What you need to do: Look through the material below. Copy each line that contains the string "type".

Data supplied:

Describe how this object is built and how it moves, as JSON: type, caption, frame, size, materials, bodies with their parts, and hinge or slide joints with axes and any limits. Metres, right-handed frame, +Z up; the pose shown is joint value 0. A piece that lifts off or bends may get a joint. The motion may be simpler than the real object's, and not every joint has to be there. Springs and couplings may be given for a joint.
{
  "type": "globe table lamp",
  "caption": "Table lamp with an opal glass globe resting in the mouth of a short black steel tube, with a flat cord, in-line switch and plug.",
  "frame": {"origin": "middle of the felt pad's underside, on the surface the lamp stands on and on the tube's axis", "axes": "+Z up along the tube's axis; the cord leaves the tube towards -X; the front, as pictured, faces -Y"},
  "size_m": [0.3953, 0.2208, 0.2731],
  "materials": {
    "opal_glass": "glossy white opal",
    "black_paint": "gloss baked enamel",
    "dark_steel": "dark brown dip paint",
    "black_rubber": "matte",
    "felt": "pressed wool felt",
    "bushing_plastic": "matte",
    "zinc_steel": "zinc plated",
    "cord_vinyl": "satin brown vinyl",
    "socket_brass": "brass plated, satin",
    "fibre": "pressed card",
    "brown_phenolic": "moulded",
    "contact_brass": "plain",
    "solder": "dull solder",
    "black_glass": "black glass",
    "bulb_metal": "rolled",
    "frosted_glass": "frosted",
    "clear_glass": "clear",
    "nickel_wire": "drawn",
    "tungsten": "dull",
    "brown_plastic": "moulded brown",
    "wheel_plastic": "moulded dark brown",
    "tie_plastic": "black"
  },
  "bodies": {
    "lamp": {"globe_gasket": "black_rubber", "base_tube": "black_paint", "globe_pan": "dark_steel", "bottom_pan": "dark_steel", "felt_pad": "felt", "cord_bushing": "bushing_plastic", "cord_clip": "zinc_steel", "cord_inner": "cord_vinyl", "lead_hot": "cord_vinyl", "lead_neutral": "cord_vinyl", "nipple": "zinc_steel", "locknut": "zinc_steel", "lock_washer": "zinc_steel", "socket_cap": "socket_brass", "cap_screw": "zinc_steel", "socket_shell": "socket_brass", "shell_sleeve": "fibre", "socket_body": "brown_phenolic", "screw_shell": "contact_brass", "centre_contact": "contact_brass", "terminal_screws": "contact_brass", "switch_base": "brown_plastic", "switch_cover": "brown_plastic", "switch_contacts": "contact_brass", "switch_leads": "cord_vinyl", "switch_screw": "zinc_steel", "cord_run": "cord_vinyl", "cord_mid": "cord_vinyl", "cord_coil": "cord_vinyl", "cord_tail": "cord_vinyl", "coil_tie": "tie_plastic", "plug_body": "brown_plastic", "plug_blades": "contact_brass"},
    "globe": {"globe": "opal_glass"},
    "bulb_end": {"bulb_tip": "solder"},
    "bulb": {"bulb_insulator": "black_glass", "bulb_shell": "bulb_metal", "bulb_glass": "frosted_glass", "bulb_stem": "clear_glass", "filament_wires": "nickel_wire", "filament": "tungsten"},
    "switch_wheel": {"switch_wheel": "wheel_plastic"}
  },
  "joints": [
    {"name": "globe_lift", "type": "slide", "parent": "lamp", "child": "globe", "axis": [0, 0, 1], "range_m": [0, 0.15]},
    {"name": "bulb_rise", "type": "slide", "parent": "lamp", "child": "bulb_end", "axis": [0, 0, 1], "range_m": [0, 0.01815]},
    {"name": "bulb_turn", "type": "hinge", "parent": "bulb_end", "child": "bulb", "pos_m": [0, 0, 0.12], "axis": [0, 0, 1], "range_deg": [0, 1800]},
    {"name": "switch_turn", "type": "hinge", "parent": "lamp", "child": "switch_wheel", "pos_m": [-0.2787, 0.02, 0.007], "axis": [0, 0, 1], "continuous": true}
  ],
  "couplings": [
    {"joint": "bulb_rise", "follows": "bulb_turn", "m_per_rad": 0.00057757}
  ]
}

---

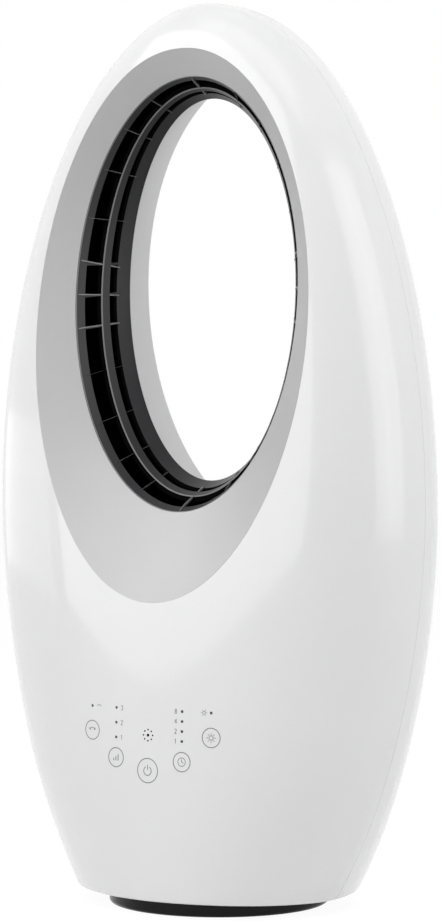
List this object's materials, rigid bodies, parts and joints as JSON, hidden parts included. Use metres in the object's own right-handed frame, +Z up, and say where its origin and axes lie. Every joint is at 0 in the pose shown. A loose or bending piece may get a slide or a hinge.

...

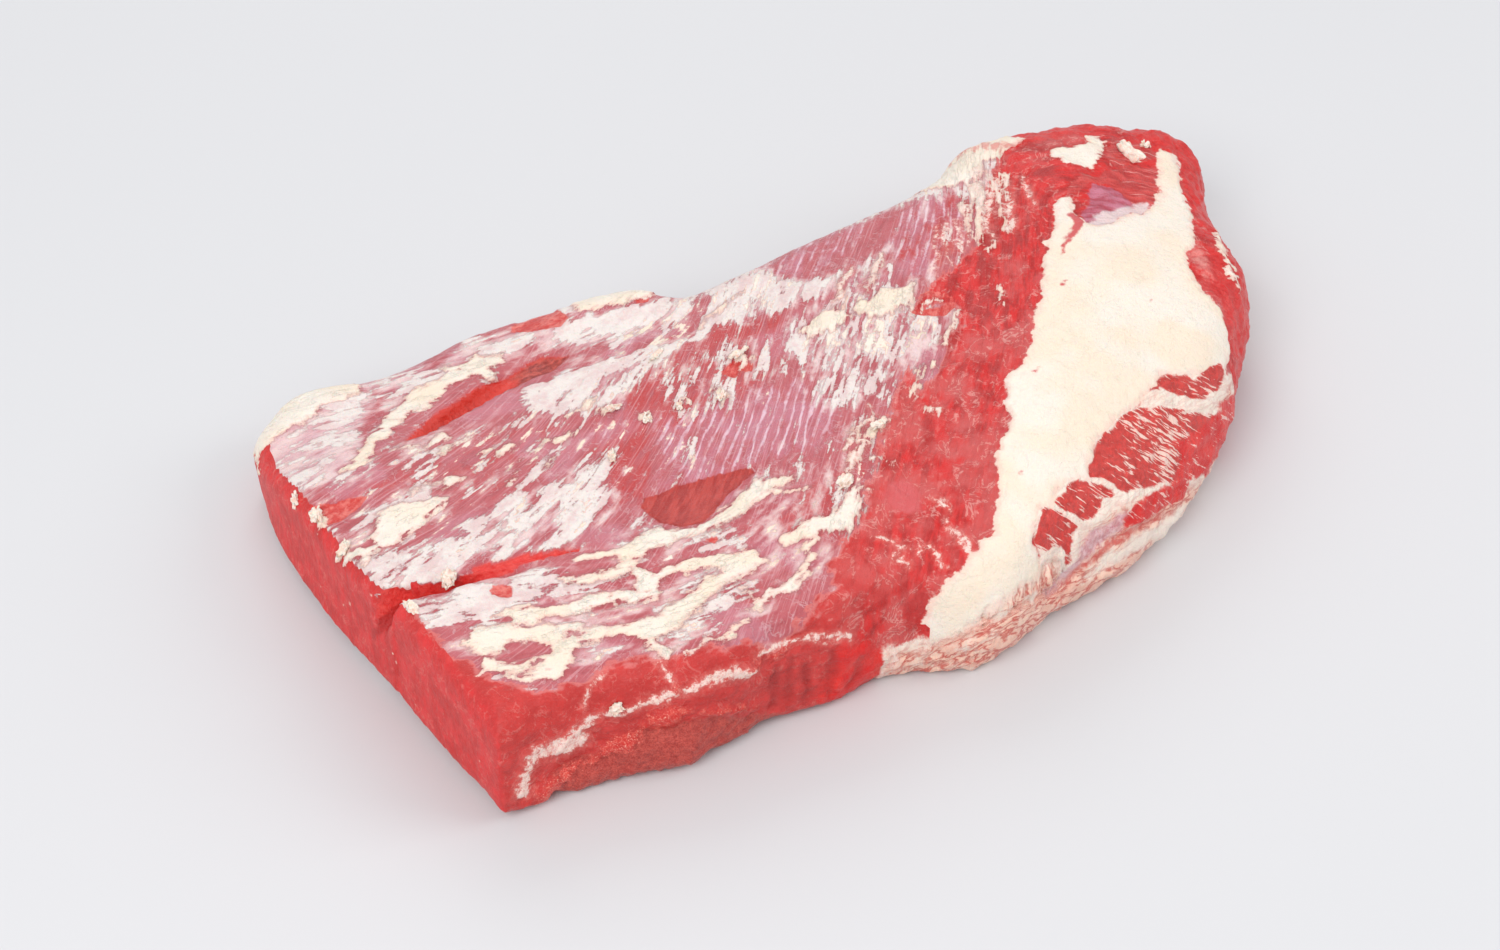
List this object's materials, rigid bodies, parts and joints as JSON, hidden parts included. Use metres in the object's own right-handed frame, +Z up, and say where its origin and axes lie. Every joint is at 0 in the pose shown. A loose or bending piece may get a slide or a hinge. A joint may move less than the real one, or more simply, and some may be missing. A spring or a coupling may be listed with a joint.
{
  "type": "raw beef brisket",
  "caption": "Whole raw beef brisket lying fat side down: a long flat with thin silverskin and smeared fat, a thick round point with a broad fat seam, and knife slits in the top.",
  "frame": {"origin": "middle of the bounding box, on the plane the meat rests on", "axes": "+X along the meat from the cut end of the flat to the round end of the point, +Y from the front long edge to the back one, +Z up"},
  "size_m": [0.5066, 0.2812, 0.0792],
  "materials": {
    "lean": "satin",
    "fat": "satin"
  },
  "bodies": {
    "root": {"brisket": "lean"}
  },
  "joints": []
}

Response to the task:
Describe how this object is built and how it moves, as JSON: type, caption, frame, size, materials, bodies with their parts, and hinge or slide joints with axes and any limits. Metres, right-handed frame, +Z up; the pose shown is joint value 0. A piece that lifts off or bends may get a joint. The motion may be simpler than the real object's, and not every joint has to be there. Springs and couplings may be given for a joint.
  "type": "globe table lamp",
    {"name": "globe_lift", "type": "slide", "parent": "lamp", "child": "globe", "axis": [0, 0, 1], "range_m": [0, 0.15]},
    {"name": "bulb_rise", "type": "slide", "parent": "lamp", "child": "bulb_end", "axis": [0, 0, 1], "range_m": [0, 0.01815]},
    {"name": "bulb_turn", "type": "hinge", "parent": "bulb_end", "child": "bulb", "pos_m": [0, 0, 0.12], "axis": [0, 0, 1], "range_deg": [0, 1800]},
    {"name": "switch_turn", "type": "hinge", "parent": "lamp", "child": "switch_wheel", "pos_m": [-0.2787, 0.02, 0.007], "axis": [0, 0, 1], "continuous": true}
  "type": "raw beef brisket",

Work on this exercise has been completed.